## WRITTEN REQUEST
Copy each line holding the string "bodies".

## MATERIAL

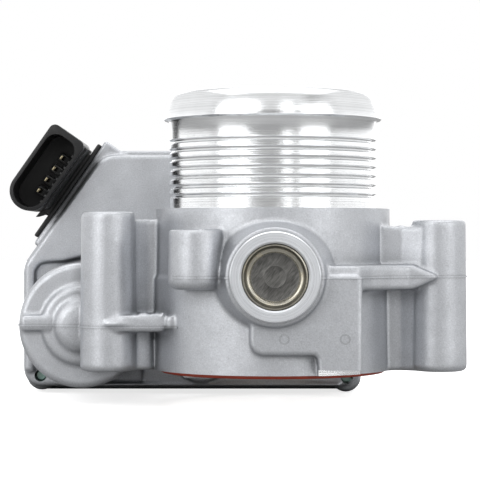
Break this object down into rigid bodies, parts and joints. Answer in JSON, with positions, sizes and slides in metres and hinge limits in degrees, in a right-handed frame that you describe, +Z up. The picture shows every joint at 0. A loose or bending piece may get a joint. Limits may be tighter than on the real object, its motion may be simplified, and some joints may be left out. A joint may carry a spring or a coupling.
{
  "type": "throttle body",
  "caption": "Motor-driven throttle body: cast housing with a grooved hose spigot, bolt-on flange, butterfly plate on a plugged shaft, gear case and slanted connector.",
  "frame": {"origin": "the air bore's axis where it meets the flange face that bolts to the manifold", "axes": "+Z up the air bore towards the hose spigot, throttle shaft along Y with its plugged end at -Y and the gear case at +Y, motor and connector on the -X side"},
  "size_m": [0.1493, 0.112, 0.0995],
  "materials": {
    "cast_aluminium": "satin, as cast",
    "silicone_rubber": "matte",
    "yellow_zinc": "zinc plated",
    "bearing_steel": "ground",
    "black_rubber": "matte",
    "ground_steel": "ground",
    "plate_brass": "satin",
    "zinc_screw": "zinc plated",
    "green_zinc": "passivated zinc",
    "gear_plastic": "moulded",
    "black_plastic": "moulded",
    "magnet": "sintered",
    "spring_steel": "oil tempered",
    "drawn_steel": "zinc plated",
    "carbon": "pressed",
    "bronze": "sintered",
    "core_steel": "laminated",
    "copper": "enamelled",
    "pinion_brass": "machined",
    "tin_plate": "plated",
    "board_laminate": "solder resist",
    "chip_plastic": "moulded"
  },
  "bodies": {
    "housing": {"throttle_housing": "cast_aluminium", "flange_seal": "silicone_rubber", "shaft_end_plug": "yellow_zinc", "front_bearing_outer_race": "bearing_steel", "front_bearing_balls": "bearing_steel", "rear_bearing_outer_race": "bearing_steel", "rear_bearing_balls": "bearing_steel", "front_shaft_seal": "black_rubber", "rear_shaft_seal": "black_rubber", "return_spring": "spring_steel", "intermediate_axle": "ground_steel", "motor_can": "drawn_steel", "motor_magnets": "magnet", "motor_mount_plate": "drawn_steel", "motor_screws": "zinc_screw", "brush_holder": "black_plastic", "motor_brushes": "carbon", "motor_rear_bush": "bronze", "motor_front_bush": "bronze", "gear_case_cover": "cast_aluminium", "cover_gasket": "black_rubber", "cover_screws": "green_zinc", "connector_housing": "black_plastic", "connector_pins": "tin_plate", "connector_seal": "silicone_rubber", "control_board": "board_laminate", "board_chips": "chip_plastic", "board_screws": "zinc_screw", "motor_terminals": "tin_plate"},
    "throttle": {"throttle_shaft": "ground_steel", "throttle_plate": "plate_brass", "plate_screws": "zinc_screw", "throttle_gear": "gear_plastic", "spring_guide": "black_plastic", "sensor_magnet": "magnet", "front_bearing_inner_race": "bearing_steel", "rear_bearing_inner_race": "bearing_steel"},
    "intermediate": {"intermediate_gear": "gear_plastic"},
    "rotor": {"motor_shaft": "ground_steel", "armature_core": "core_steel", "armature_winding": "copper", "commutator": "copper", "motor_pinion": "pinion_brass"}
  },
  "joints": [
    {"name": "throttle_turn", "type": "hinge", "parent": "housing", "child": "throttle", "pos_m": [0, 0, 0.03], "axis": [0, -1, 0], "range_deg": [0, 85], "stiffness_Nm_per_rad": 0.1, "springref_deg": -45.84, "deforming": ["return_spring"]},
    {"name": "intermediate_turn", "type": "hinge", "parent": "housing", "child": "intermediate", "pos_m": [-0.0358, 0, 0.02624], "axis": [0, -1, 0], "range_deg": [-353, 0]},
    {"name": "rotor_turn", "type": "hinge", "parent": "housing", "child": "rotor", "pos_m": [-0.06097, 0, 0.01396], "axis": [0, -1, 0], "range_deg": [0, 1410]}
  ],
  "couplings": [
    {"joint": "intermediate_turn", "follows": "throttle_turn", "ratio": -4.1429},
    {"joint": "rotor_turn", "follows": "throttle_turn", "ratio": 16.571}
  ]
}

## OUTPUT OF THE EXERCISE
Break this object down into rigid bodies, parts and joints. Answer in JSON, with positions, sizes and slides in metres and hinge limits in degrees, in a right-handed frame that you describe, +Z up. The picture shows every joint at 0. A loose or bending piece may get a joint. Limits may be tighter than on the real object, its motion may be simplified, and some joints may be left out. A joint may carry a spring or a coupling.
  "bodies": {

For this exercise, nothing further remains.